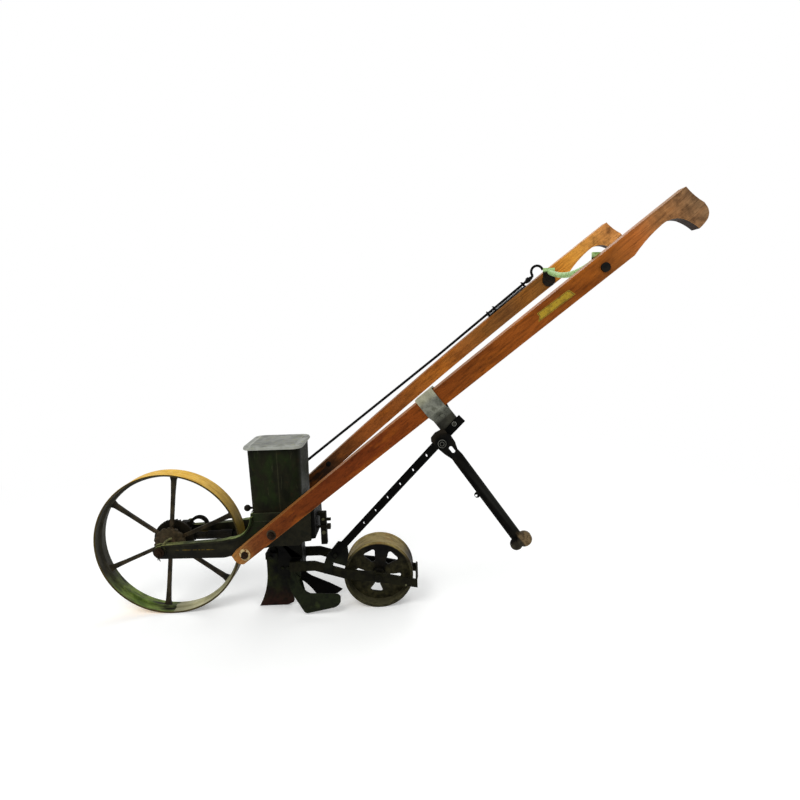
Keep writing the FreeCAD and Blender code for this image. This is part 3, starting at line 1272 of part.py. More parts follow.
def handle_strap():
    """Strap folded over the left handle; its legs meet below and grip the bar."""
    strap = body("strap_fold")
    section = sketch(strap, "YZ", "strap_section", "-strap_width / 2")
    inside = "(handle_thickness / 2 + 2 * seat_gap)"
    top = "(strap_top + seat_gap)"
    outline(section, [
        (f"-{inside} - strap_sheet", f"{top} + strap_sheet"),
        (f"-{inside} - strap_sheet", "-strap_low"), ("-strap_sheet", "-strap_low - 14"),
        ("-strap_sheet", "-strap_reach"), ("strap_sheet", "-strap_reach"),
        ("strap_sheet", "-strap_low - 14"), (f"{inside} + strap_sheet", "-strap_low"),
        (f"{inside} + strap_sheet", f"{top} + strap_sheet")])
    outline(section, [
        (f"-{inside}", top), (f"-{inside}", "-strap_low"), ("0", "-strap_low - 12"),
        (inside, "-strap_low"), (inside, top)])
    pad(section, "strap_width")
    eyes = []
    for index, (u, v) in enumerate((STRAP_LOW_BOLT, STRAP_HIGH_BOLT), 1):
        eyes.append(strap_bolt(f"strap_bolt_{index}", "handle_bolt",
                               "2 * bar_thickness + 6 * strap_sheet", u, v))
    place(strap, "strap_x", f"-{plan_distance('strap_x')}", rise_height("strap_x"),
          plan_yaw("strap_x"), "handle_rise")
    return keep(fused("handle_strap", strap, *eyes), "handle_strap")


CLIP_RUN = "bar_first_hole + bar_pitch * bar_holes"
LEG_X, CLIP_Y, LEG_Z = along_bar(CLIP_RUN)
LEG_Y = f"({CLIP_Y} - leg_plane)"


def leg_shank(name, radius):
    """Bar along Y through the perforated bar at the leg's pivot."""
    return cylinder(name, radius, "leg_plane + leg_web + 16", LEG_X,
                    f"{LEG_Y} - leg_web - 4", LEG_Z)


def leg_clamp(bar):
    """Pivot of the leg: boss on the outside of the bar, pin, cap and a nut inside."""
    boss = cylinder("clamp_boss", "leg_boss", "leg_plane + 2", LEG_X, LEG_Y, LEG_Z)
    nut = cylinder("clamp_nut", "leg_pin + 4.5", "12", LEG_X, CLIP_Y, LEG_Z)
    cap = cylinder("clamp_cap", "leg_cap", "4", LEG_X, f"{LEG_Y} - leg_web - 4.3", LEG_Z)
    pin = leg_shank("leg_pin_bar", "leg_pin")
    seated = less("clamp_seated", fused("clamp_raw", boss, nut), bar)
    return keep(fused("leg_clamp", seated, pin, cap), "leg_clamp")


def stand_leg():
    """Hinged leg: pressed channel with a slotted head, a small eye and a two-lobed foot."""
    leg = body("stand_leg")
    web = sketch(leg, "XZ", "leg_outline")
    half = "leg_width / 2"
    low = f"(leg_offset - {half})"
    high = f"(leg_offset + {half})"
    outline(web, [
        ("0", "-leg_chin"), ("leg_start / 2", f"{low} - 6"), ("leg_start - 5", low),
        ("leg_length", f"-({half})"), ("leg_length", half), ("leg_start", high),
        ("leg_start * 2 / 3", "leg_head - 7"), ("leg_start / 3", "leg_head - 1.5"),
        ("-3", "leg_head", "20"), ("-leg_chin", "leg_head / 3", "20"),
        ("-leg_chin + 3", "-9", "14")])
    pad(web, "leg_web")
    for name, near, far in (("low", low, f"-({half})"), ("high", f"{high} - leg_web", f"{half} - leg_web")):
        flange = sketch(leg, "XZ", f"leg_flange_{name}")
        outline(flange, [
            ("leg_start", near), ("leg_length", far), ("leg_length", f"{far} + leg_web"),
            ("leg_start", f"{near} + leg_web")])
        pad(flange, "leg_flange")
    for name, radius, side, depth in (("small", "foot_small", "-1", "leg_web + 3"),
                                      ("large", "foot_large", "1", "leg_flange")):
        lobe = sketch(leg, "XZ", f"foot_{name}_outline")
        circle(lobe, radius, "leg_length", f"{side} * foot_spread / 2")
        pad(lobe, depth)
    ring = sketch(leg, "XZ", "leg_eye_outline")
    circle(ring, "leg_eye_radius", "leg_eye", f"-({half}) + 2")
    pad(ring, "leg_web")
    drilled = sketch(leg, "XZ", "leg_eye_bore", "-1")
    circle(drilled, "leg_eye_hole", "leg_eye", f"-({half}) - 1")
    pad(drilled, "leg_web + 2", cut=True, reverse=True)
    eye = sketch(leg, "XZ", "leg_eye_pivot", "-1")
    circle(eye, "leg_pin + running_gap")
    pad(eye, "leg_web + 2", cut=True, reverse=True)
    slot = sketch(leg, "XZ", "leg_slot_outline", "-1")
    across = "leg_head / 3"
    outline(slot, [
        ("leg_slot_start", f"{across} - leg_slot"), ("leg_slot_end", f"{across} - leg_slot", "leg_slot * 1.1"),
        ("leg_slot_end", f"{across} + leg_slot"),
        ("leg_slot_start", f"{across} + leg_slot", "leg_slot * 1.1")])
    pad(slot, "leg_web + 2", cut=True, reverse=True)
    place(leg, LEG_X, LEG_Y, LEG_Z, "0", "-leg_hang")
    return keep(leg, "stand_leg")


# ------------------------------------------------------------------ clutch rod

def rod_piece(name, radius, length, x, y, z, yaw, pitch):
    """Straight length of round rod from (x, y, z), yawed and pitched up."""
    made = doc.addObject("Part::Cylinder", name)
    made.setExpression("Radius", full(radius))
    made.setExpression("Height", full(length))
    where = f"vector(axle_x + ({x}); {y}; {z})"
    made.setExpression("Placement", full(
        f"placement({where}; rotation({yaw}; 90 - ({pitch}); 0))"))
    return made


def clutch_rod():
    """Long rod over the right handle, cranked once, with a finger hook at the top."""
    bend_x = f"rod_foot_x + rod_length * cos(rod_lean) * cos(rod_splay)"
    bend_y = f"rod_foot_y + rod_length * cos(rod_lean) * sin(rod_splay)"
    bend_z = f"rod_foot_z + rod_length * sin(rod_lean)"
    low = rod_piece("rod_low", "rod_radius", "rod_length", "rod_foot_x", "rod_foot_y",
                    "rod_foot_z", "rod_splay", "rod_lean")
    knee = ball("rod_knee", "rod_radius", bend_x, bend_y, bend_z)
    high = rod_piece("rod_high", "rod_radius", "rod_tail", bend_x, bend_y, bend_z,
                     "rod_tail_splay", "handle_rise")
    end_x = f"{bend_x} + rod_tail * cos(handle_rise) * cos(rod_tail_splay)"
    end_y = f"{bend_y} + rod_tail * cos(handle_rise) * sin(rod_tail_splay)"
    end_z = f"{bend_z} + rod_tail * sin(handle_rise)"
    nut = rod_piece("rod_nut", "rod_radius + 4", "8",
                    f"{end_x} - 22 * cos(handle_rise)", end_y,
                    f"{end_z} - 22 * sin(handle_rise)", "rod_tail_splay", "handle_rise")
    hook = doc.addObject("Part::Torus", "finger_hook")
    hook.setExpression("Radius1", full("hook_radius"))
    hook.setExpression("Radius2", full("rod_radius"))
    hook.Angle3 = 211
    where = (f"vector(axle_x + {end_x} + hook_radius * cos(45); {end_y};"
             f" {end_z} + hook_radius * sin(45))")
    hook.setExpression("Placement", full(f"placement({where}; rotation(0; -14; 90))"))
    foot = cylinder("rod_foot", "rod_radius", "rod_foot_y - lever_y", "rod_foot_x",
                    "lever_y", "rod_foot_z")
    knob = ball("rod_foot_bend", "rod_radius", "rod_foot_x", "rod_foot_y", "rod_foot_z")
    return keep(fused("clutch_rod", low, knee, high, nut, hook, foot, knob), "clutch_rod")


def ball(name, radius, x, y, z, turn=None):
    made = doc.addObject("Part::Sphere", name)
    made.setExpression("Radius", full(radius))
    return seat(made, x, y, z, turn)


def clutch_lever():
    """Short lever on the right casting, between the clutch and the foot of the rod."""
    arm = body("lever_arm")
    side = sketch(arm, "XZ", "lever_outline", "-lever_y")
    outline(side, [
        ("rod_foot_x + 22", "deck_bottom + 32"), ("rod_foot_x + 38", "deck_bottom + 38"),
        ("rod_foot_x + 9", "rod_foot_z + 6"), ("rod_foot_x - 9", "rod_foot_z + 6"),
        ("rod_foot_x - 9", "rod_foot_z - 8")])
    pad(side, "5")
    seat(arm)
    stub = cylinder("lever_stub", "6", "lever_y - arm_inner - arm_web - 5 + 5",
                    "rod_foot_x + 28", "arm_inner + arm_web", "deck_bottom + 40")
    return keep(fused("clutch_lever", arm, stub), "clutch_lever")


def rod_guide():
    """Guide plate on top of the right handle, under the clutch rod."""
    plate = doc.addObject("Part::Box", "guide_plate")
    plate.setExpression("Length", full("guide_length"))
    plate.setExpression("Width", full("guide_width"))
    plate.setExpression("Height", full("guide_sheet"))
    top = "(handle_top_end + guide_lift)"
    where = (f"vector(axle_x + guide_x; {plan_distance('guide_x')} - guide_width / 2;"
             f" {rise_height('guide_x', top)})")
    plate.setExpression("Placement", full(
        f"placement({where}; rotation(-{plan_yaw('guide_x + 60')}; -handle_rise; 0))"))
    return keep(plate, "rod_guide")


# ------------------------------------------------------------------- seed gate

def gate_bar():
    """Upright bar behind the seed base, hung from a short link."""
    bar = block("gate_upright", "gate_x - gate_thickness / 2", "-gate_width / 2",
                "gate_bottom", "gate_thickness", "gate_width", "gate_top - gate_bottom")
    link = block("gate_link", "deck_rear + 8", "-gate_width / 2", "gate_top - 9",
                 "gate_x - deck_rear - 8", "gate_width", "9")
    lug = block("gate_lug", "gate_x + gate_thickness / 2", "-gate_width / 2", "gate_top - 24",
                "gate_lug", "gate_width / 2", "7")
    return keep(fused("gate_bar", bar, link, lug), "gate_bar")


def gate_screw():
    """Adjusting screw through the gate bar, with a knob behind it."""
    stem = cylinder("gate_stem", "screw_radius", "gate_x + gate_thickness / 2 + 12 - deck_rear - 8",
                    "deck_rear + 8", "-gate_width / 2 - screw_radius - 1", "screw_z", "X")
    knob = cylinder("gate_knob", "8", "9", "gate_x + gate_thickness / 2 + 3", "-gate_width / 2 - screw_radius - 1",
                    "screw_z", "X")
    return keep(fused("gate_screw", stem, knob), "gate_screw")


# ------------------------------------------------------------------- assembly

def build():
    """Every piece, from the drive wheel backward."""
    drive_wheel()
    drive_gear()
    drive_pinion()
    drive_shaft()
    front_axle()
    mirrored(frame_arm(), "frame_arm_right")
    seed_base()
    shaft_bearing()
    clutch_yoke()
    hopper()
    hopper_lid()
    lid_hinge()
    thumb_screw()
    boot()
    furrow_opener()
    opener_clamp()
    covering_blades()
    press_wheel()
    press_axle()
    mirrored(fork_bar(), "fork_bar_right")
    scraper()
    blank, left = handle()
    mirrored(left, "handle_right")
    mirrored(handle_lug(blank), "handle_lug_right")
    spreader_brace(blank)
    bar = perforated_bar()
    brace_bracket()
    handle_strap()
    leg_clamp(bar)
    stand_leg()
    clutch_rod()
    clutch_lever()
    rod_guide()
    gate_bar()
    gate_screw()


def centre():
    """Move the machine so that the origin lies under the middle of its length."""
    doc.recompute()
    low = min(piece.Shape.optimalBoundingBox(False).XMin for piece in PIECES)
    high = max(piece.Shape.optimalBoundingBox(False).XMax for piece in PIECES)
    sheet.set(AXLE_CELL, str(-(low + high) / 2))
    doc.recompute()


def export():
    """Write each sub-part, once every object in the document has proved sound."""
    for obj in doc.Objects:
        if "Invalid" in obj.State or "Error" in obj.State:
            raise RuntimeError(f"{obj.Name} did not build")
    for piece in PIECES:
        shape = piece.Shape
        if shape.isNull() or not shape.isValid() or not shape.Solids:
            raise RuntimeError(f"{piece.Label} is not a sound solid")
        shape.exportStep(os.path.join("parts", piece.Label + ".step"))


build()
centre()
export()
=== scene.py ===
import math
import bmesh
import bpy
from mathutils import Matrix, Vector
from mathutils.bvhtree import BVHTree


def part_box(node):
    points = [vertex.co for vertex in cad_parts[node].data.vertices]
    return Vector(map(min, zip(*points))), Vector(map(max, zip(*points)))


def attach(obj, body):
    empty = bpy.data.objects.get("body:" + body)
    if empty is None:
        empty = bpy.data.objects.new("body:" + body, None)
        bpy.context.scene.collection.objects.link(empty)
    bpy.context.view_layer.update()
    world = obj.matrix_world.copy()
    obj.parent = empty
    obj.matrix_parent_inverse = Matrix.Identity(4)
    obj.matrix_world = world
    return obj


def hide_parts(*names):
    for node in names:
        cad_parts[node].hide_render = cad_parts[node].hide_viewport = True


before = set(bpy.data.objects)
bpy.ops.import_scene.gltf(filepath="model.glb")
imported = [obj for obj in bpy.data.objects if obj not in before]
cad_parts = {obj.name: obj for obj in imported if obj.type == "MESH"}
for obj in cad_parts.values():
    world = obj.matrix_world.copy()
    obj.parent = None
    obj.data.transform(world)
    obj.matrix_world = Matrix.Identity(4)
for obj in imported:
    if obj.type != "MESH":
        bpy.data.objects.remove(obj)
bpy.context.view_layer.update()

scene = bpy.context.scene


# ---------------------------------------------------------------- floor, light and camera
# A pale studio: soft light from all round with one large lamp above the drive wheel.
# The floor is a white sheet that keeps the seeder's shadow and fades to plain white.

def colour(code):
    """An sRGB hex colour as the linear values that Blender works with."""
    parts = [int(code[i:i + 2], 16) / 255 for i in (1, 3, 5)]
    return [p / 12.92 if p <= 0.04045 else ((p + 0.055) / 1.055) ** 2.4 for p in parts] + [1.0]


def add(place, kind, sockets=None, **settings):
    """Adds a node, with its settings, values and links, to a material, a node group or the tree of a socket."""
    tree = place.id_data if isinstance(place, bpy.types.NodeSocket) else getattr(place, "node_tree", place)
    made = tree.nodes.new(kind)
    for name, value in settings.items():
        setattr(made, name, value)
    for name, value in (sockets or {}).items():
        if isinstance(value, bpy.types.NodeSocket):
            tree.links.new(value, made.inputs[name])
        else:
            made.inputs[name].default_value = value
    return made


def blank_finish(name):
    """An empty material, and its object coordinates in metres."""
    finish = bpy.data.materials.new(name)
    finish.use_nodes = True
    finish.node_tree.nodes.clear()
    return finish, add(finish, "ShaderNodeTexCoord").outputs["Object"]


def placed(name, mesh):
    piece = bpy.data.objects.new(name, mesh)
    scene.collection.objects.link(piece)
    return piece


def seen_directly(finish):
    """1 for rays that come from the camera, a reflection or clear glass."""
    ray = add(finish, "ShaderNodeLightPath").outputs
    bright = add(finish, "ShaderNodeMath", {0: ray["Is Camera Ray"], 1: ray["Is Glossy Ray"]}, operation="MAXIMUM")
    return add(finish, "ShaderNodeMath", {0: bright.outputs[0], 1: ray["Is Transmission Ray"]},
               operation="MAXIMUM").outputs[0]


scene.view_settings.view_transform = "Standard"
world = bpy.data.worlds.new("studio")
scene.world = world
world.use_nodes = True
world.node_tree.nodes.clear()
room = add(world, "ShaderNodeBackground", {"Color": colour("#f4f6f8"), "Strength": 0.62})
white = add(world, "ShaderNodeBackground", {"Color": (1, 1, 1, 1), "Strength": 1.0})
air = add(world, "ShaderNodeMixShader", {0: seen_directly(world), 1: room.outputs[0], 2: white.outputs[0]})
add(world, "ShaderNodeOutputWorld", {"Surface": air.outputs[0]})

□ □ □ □

Copy out each line of the data containing the string "None".

Solution:
def ball(name, radius, x, y, z, turn=None):
    if empty is None:
        empty = bpy.data.objects.new("body:" + body, None)
    obj.parent = None
def add(place, kind, sockets=None, **settings):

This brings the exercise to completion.